Practice this for several months and the process of the arising of consciousness in you will slow down and you can watch every detail.

You begin to see the beginning of the awakening process where an inner light arises within the dark, moist, and very peaceful emptiness within, arising from your gut and flowing upwards into the brain. Once it hits your brain, your ordinary consciousness and mind appear.

But this has to be noted. YOU have witnessed the arising of consciousness arising out of your original state of that dark, most, and all-comfortable emptiness. You are witnessing the experience of beingness before consciousness and mind arises into the waking state, which makes you realize that consciousness comes to you.  You already are prior to the arising of consciousness.  You witness its arising, and after it arises, your body, your sense of existence, and the world all arise simultaneously.

This marks the totality of your Manifest consciousness, your Manifest Self, Brahman, and you are that.

You are aware of your body.  You are aware of the world. 

You are aware of space, both inner and outer, and you are aware of your own presence, your own existence, your I Am simultaneously.
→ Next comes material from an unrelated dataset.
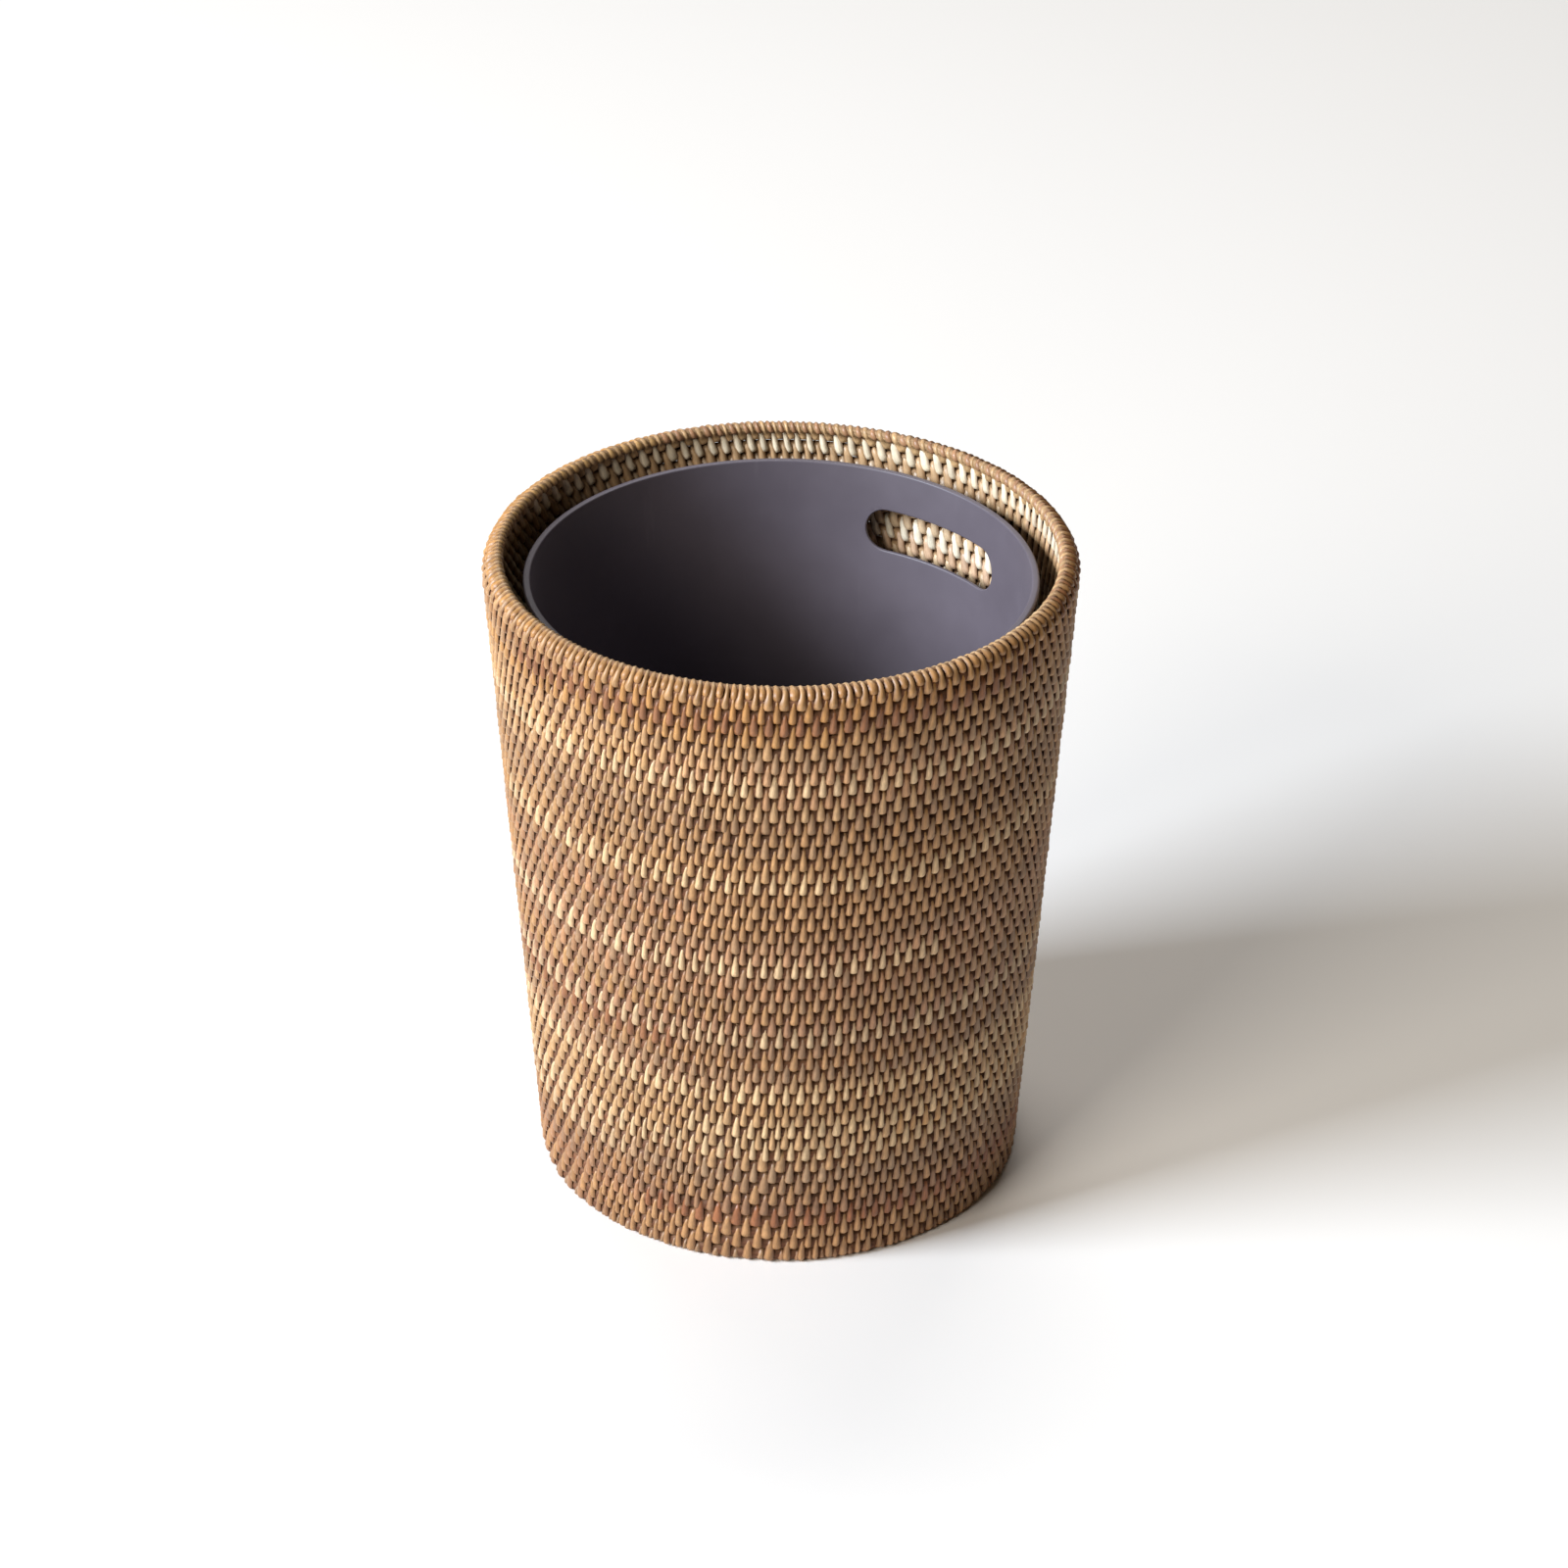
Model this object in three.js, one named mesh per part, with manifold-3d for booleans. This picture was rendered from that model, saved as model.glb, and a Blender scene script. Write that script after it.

All are experienced as objects within you as the totality of consciousness.

Yet all of this Manifest Brahman has rising out of that rich, moist, darkness, that nothingness which is you before the arising of consciousness.

In meditation too, we go to the same place of nothningness, but in meditation, the nothingness is not dark.  It is indescribable because you go to a place where the mind does not exist, and thus this place has no characteristics, no form or name, no description.

How much simpler and effortless can spirituality be?  No huffing and puffing, no full Lotus, no visualizations, or guiding prana, no reading of the Vedas or Gitas. Just watching and being your self. It is all on you.